The thing is, directors have good intentions. You can’t give the audience the same thing they’ve always had. You need something new. But this notion that bigger is better is plain wrong. Bigger is what got us into this mess. There’s a scene in Valerian where Luc Besson has our hero running through a virtual world as well as the real world at the same time that’s so confusing, we can’t enjoy a second of it. Which is too bad because you can tell he was trying to do something innovative. Even the best overly-complex set-piece I’ve seen this decade – the Captain America: Civil War airport battle – is one I barely remember. I don’t remember why they were fighting, why it had to be at an airport, what the ultimate objective was. It was cool to watch but ultimately empty. Just like everything in screenwriting, the answer is rarely to be more complex. Rather, you want to simplify. And today, I want to give you a formula for achieving that.
I call it: TSDD
And here’s what it stands for…
Time
Space
Distance
Directive
Let’s start with the simplest one, time. A good set piece has urgency. A character has to do something within an uncomfortable amount of time. In Spider Man 2 (the Toby Maguire version), that famous runaway train set piece is made all the more exciting by the fact that he’s running out of time to save the train. Very simple rule to follow. This is the easiest way to turbocharge a set piece.
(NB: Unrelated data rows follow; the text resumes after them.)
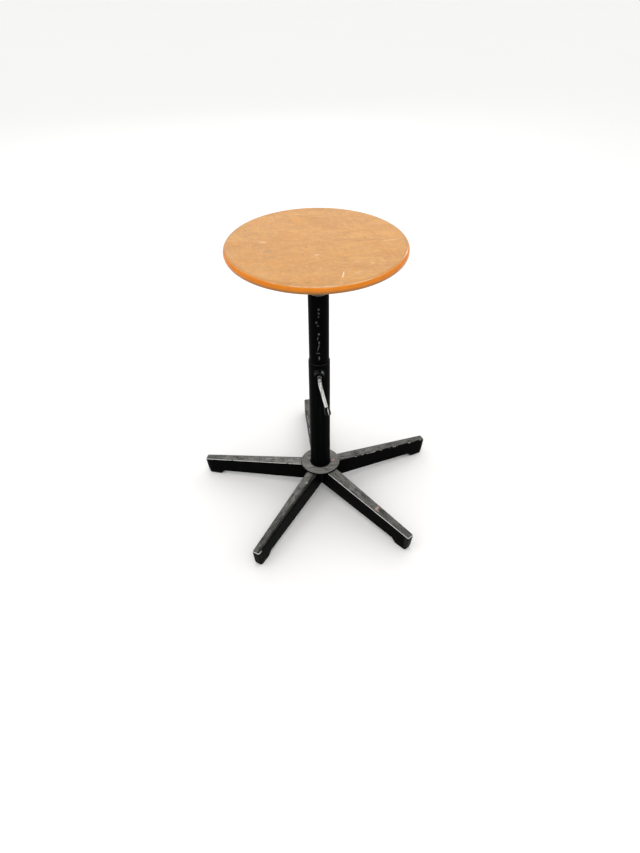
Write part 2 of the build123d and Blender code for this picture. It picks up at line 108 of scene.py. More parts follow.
class Surface:
    """A material in the making. Each method adds nodes and returns the socket with the result."""

    def __init__(self, name, roughness=0.5, specular=0.5, metallic=0.0, ior=1.5):
        self.material = bpy.data.materials.new(name)
        self.material.use_nodes = True
        self.nodes = self.material.node_tree.nodes
        self.links = self.material.node_tree.links
        self.shader = self.nodes["Principled BSDF"]
        self.shader.inputs["Roughness"].default_value = roughness
        self.shader.inputs["Specular IOR Level"].default_value = specular
        self.shader.inputs["Metallic"].default_value = metallic
        self.shader.inputs["IOR"].default_value = ior
        self.place = self.nodes.new("ShaderNodeTexCoord").outputs["Object"]
        normal = self.nodes.new("ShaderNodeNewGeometry").outputs["Normal"]
        self.facing_up = self.split(normal)[2]
        self.heights = []

    def node(self, kind, **settings):
        """A new node with those settings."""
        made = self.nodes.new(kind)
        for name, value in settings.items():
            setattr(made, name, value)
        return made

    def put(self, socket, value):
        """Links a socket to the input, or sets a plain value on it."""
        if isinstance(value, bpy.types.NodeSocket):
            self.links.new(value, socket)
        else:
            socket.default_value = value

    def split(self, vector):
        made = self.node("ShaderNodeSeparateXYZ")
        self.links.new(vector, made.inputs[0])
        return made.outputs

    def math(self, operation, a, b=0.0, clamp=False):
        """One arithmetic node."""
        made = self.node("ShaderNodeMath", operation=operation, use_clamp=clamp)
        self.put(made.inputs[0], a)
        self.put(made.inputs[1], b)
        return made.outputs[0]

    def times(self, *factors):
        """The product of all the factors."""
        product = factors[0]
        for factor in factors[1:]:
            product = self.math("MULTIPLY", product, factor)
        return product

    def either(self, *masks):
        """The largest of the masks."""
        most = masks[0]
        for mask in masks[1:]:
            most = self.math("MAXIMUM", most, mask)
        return most

    def sway(self, value, amount):
        """Turns a 0 to 1 noise into a swing of plus or minus half the amount."""
        return self.math("MULTIPLY", self.math("SUBTRACT", value, 0.5), amount)

    def step(self, value, start, end):
        """0 at start and 1 at end, smooth between. Start may be the larger."""
        made = self.node("ShaderNodeMapRange", interpolation_type="SMOOTHSTEP")
        self.put(made.inputs["Value"], value)
        made.inputs["From Min"].default_value = start
        made.inputs["From Max"].default_value = end
        return made.outputs["Result"]

    def band(self, value, low, high, soft):
        """1 between low and high, 0 outside."""
        rise = self.step(value, low - soft, low + soft)
        return self.times(rise, self.step(value, high + soft, high - soft))

    def moved(self, place, scale=(1, 1, 1), turn=0.0, shift=(0, 0, 0)):
        """Coordinates turned about Z, then stretched: a small scale makes long features."""
        turned = self.node("ShaderNodeMapping")
        self.links.new(place, turned.inputs["Vector"])
        turned.inputs["Rotation"].default_value = (0, 0, turn)
        scaled = self.node("ShaderNodeMapping")
        self.links.new(turned.outputs["Vector"], scaled.inputs["Vector"])
        scaled.inputs["Scale"].default_value = scale
        scaled.inputs["Location"].default_value = shift
        return scaled.outputs["Vector"]

    def grain(self, place, scale, detail=2.0, roughness=0.5, distortion=0.0):
        """A 0 to 1 noise. A larger scale is finer."""
        made = self.node("ShaderNodeTexNoise")
        self.links.new(place, made.inputs["Vector"])
        made.inputs["Scale"].default_value = scale
        made.inputs["Detail"].default_value = detail
        made.inputs["Roughness"].default_value = roughness
        made.inputs["Distortion"].default_value = distortion
        return made.outputs[0]

    def bent(self, place, scale, amount):
        """Coordinates that a broad noise pushes sideways, for lines that wander."""
        made = self.node("ShaderNodeCombineXYZ")
        self.links.new(self.sway(self.grain(place, scale, 1.0), amount), made.inputs["Y"])
        added = self.node("ShaderNodeVectorMath", operation="ADD")
        self.links.new(place, added.inputs[0])
        self.links.new(made.outputs[0], added.inputs[1])
        return added.outputs[0]

    def distance_from(self, place, centre, size, turn=(0, 0, 0)):
        """How far a point is from the centre, in units of the size along each turned axis."""
        local = self.node("ShaderNodeMapping", vector_type="TEXTURE")
        self.links.new(place, local.inputs["Vector"])
        local.inputs["Location"].default_value = centre
        local.inputs["Rotation"].default_value = turn
        local.inputs["Scale"].default_value = size
        length = self.node("ShaderNodeVectorMath", operation="LENGTH")
        self.links.new(local.outputs["Vector"], length.inputs[0])
        return length.outputs["Value"]

    def spot(self, place, centre, size, turn=(0, 0, 0), ragged=None, soft=0.35):
        """1 inside an ellipsoid of that half size and 0 outside. A noise makes its rim ragged."""
        distance = self.distance_from(place, centre, size, turn)
        if ragged is not None:
            distance = self.math("ADD", distance, self.sway(ragged, 1.6))
        return self.step(distance, 1 + soft, 1 - soft)

    def mix(self, amount, a, b):
        """Colour a where the amount is 0 and b where it is 1. The sockets are the node's colour ones."""
        made = self.node("ShaderNodeMix", data_type="RGBA")
        self.put(made.inputs[0], amount)
        self.put(made.inputs[6], a)
        self.put(made.inputs[7], b)
        return made.outputs[2]

    def between(self, amount, low, high):
        """A number that goes from low to high with the amount."""
        made = self.node("ShaderNodeMapRange")
        self.put(made.inputs["Value"], amount)
        made.inputs["To Min"].default_value = low
        made.inputs["To Max"].default_value = high
        return made.outputs["Result"]

    def relief(self, height, depth):
        """Adds a height map, whose 0 to 1 stands for that depth."""
        self.heights.append((height, depth))

    def finish(self, colour, roughness=None):
        """Joins colour, roughness and all the relief to the shader."""
        self.put(self.shader.inputs["Base Color"], colour)
        if roughness is not None:
            self.put(self.shader.inputs["Roughness"], roughness)
        normal = None
        for height, depth in self.heights:
            bump = self.node("ShaderNodeBump")
            bump.inputs["Distance"].default_value = depth
            self.links.new(height, bump.inputs["Height"])
            if normal is not None:
                self.links.new(normal, bump.inputs["Normal"])
            normal = bump.outputs["Normal"]
        if normal is not None:
            self.links.new(normal, self.shader.inputs["Normal"])
        return self.material


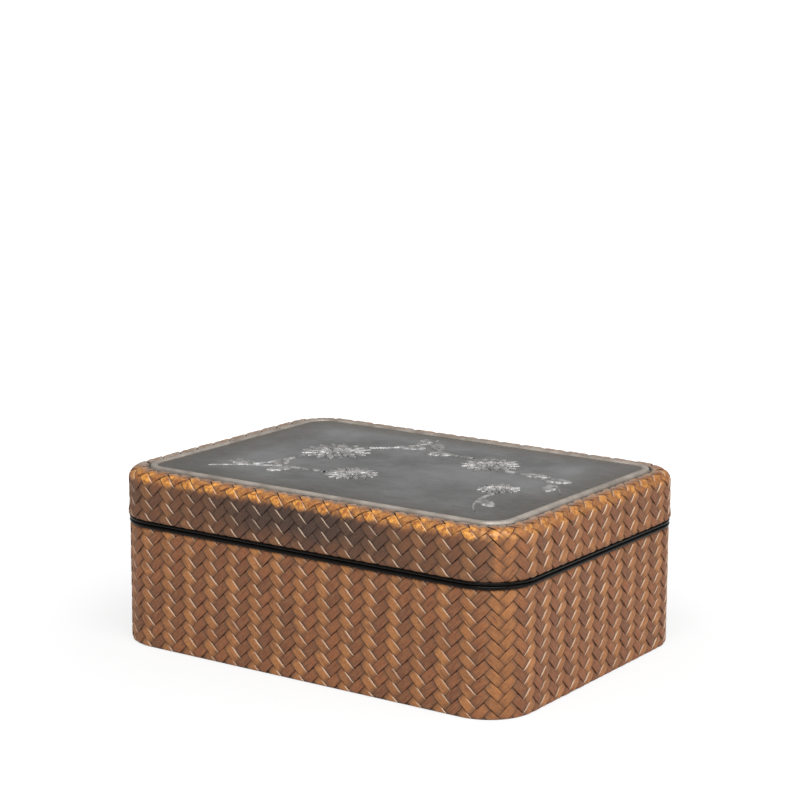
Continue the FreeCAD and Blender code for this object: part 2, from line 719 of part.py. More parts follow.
def make_rest(side, left):
    """A bar between the tray's front wall and the divider, notched for the four tools."""
    body = new_body(f"tool_rest_{side}")
    block = [("0", "0"), (TOOL_ROOM, "0"), (TOOL_ROOM, "rest_height"), ("0", "rest_height")]
    face = polygon(body, f"rest_{side}_face", block, "YZ_Plane", (TRAY_FRONT, TRAY_FLOOR_TOP, left))
    pad(body, face, "rest_thickness")
    middle = f"{left} + rest_thickness / 2"
    notches = new_sketch(body, f"rest_{side}_notches", "YZ_Plane", (TRAY_FRONT, TOOL_HEIGHT, middle))
    for index, radius in enumerate(TOOLS.values()):
        across = value(tool_across(index))
        size = value(f"{radius} + tool_clearance")
        centre = FreeCAD.Vector(across, 0, 0)
        notches.addGeometry(Part.Circle(centre, FreeCAD.Vector(0, 0, 1), size))
        notches.addConstraint(Sketcher.Constraint("PointOnObject", index, 3, -1))
        along = Sketcher.Constraint("DistanceX", -1, 1, index, 3, across)
        drive(notches, along, f"across_{index}", tool_across(index))
        wide = Sketcher.Constraint("Radius", index, size)
        drive(notches, wide, f"notch_{index}", f"{radius} + tool_clearance")
    pocket(body, notches, "2 * rest_thickness", "Symmetric")
    return body


# What the tray holds
def make_inkstone():
    """A stone with a shallow well whose floor slopes down into the deep sea at its left end."""
    body = new_body("inkstone")
    across, deep = STONE_MIDDLE
    block = round_rectangle(body, "stone", STONE_LENGTH, STONE_DEPTH, "stone_corner",
                            (across, deep, TRAY_FLOOR_TOP))
    pad(body, block, "stone_height")
    bevel(body, STONE_TOP, "stone_bevel")
    well_length = f"({STONE_LENGTH} - 2 * stone_border)"
    well_depth = f"({STONE_DEPTH} - 2 * stone_border)"
    land = round_rectangle(body, "land", well_length, well_depth, "well_corner",
                           (across, deep, STONE_TOP))
    pocket(body, land, "land_depth")
    before = body.Tip.Shape.Volume
    sea_left = f"({STONE_LEFT} + stone_border + sea_ledge)"
    brim = round_rectangle(body, "sea_brim", "sea_length", f"{well_depth} - 2 * sea_ledge",
                           "well_corner - sea_ledge",
                           (f"{sea_left} + sea_length / 2", deep, f"{STONE_TOP} - land_depth"))
    bed = round_rectangle(body, "sea_bed", "sea_length - sea_wall - sea_slope",
                          f"{well_depth} - 2 * sea_ledge - 2 * sea_wall", "sea_corner",
                          (f"{sea_left} + (sea_length + sea_wall - sea_slope) / 2", deep,
                           f"{STONE_TOP} - sea_depth"))
    sea = body.newObject("PartDesign::SubtractiveLoft", "sea")
    sea.Profile = brim
    sea.Sections = [bed]
    sea.Ruled = True
    doc.recompute()
    if sea.Shape.Volume >= before:
        raise RuntimeError("the sea cuts nothing")
    return body


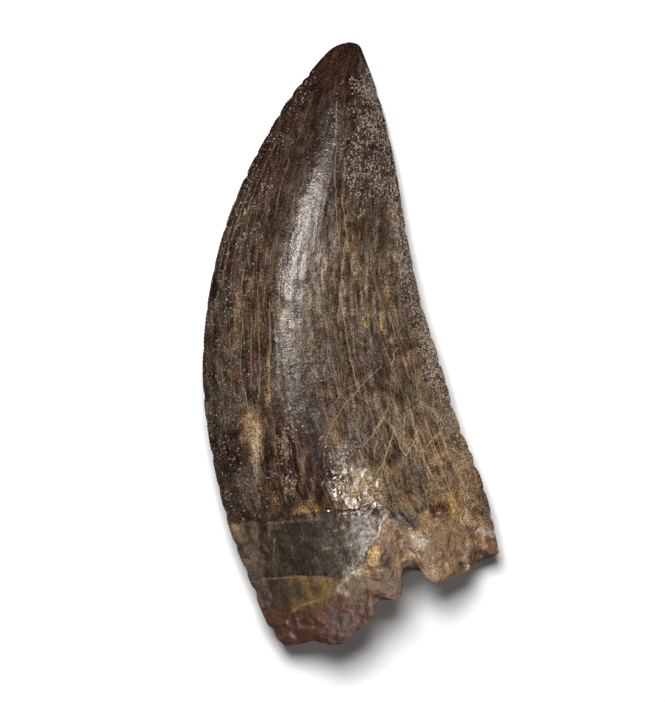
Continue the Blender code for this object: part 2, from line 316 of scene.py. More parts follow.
def under_relief(points, share, across, clearance, grain):
    """Lumps on the underside and the groove where its enamel ends, away from where the tooth rests."""
    end = UNDER_ENAMEL_END + 0.04 * np.sin(9 * across)
    groove = -0.35 * np.exp(-(((share - end) / 0.012) ** 2))
    rough = CROWN_LUMPS + MATRIX_LUMPS * rise(share, 0.9, 1)
    enamel = fall(share, 0.78, 0.8)
    depth = groove + rough * lumps(points + 40, 3.5) + enamel * WRINKLE_DEPTH * wrinkles(grain)
    depth = depth + (1 - enamel) * 0.1 * lumps(points + 5, 1.3)
    return depth * rise(clearance, 0.3, 1.6) * inside_edges(across, 0.06)


def face_points(share, across, upper):
    """Points of the upper or the under face: share runs from the tip, across from left to right."""
    left, right = along(smooth_curve(LEFT_EDGE), share), along(smooth_curve(RIGHT_EDGE), share)
    span = right - left
    width = np.linalg.norm(span, axis=-1)
    inward = span / np.maximum(width, 1e-6)[..., None]

    rim = line_at(TOP_RIM if upper else UNDER_RIM, across) * rise(share, RIM_BLEND_FROM, 1)
    cut = edge_cut(LEFT_CHIPS, share, across, LEFT_LENGTH)
    cut = cut - edge_cut(RIGHT_CHIPS, share, 1 - across, RIGHT_LENGTH)
    place = left + span * across[..., None] + break_direction() * rim[..., None] + inward * cut[..., None]

    flatness = CROWN_FLATNESS + TIP_ROUNDNESS * np.exp(-width / TIP_WIDTH)
    thickness = width * flatness + BASE_EXTRA_THICKNESS * rise(share, 0.55, 0.85)
    above = thickness * SHARE_ABOVE_EDGES
    below = thickness - above
    tilt = read_table(RIGHT_EDGE_RISE, share) * (across - 0.5) * np.clip(width / FULL_RISE_WIDTH, 0, 1)
    edge_height = read_table(UNDER_ARCH, share) + below + tilt
    if upper:
        height = edge_height + above * upper_lens(across, read_table(CREST_PLACE, share))
    else:
        dip = np.exp(-(((across - 0.5) / UNDER_DIP_HALF_WIDTH) ** 2)) * np.sin(np.pi * across)
        dip = dip * UNDER_DIP_DEPTH * rise(share, UNDER_DIP_FROM, 0.75)
        height = edge_height - below * under_lens(across) + dip
    points = np.concatenate([place, height[..., None]], axis=-1)
    grain = grain_place(share, across, upper)
    if upper:
        points[..., 2] += upper_relief(points, share, across, grain)
    else:
        points[..., 2] -= under_relief(points, share, across, height, grain)
    return points, grain


def grain_place(share, across, upper):
    """Where a point lies in millimetres across and along the tooth's growth lines, for the wrinkles."""
    sideways = (across - 0.45) * MIDDLE_WIDTH * (0.35 + 0.65 * rise(share, -0.1, 0.6))
    layer = np.full_like(share, 0 if upper else 60)
    return np.stack([sideways, share * MIDDLE_LENGTH, layer], axis=-1)


def ground_plane(under, share, across):
    """The plane z = a + b x + c y under the three places that the tooth rests on."""
    base = share > BASE_REST_BEGINS
    places = (share < TIP_REST_ENDS, base & (across < 0.5), base & (across > 0.5))
    lowest = np.array([min(under[place], key=lambda point: point[2]) for place in places])
    return np.linalg.solve(np.column_stack([np.ones(3), lowest[:, :2]]), lowest[:, 2])


def break_direction():
    """The direction in the XY plane that the break faces."""
    corners = np.subtract(RIGHT_EDGE[-1], LEFT_EDGE[-1])
    return np.array([corners[1], -corners[0]]) / np.linalg.norm(corners)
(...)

Next we have space. Space, in this context, refers to the overall space involved in the set piece. The better defined your space is, the more focus your set piece will have. The best way to explain the power of space is in highly contained set pieces. The trash-compacter scene in Star Wars. Or the elevator fight in Captain America: Winter Soldier. But it’s not only getting locked in rooms. It’s any situation where there’s structure to the space. Shazam running over and trying to save a bus that’s about to fall off a bridge. The whole scene takes place inside 80 square feet. Neo and Agent Smith fighting in an underground subway stop. John Wick stalking his prey through an active nightclub. The reason you don’t want the space to be vague is that it’s unclear where characters are, where they can escape to, and what the rules of the environment are. This is what Michael Bay is so guilty of in his Transformers movies. We don’t know where the set starts and where it ends. So it’s just a bunch of characters crashing into each other randomly out of nowhere without purpose.
Moving on, we have distance. Distance refers mainly to chase or running scenes. And, like space, it requires you to let us know what the distance is that the character is attempting to travel. The clearer we are on that, the more invested we’ll be. I’m going to use Raiders because it’s one everyone knows. That opening scene has the best use of distance in any set piece ever. We’ve just traveled down that same straight path into the cave, so we know the exact distance (as well as all the little traps along the way) Indiana must run through in order to get out alive. The climax to Star Wars is another great use of distance. We set up that trench and how long you need to fly down it in order to launch your torpedoes at the exhaust pipe. At the end of The Martian, Matt Damon has to go the distance of the ground up to the ship that’s come to rescue him.
The important thing with distance is that we know where we’re going. If you have a group of characters in a zombie apocalypse movie and they’re minutes away from the zombies breaking into their house, and so they have to make a run for it, it’s always better if they say, “We have to make it to the bell tower” – and we know that the bell tower is 5 blocks away – than if they’re like, “Just run.” It might seem like the chaotic nature of “just run” is better, but I’m telling you, we’re more invested if we know where the destination is. An injured girl stumbling through the woods being pursued by a serial killer is a million times better scene if we know her car is parked on the road just up the trail. If she can only get to that car, she’ll survive!
Finally, we have directive. The cool thing about this one is that even if you’re not strictly following the time/space/distance rule-set, you can still manage to write a good set piece AS LONG AS THE DIRECTIVE IS SUPER STRONG. Directive supersedes time, space, and distance because we’re so focused on the character achieving his directive that we’ll go anywhere with him. “Directive” refers to the directive of the principle character(s) in the scene. So in Pulp Fiction, when Mia’s heart stops, the directive is clear: THE OTHER CHARACTERS NEED TO SAVE HER! So the set piece is kind of all over the place with them driving around and then crashing into the drug dealer’s place who pulls out the famous adrenaline needle and plunges it in her heart. But it works because the directive of saving Mia is so strong.
A couple of final things. You can use ALL of these in a single set piece, or you can pick and choose. The Star Wars trench run uses all of them. Time, space, distance, and directive are incredibly clear. Coincidence it’s considered the best action climax ever? You decide. Also, it’s different writing a set piece on spec than it is writing one for a greenlit movie. If a movie is already being made, the director and writer can visualize a set piece in more of an abstract fashion since the concept doesn’t have to make sense to a reader. But with a spec script, your set piece needs to be clear on paper – all the more reason to go with TSDD.
And that’s it. Now go out and write some killer set pieces. Good luck!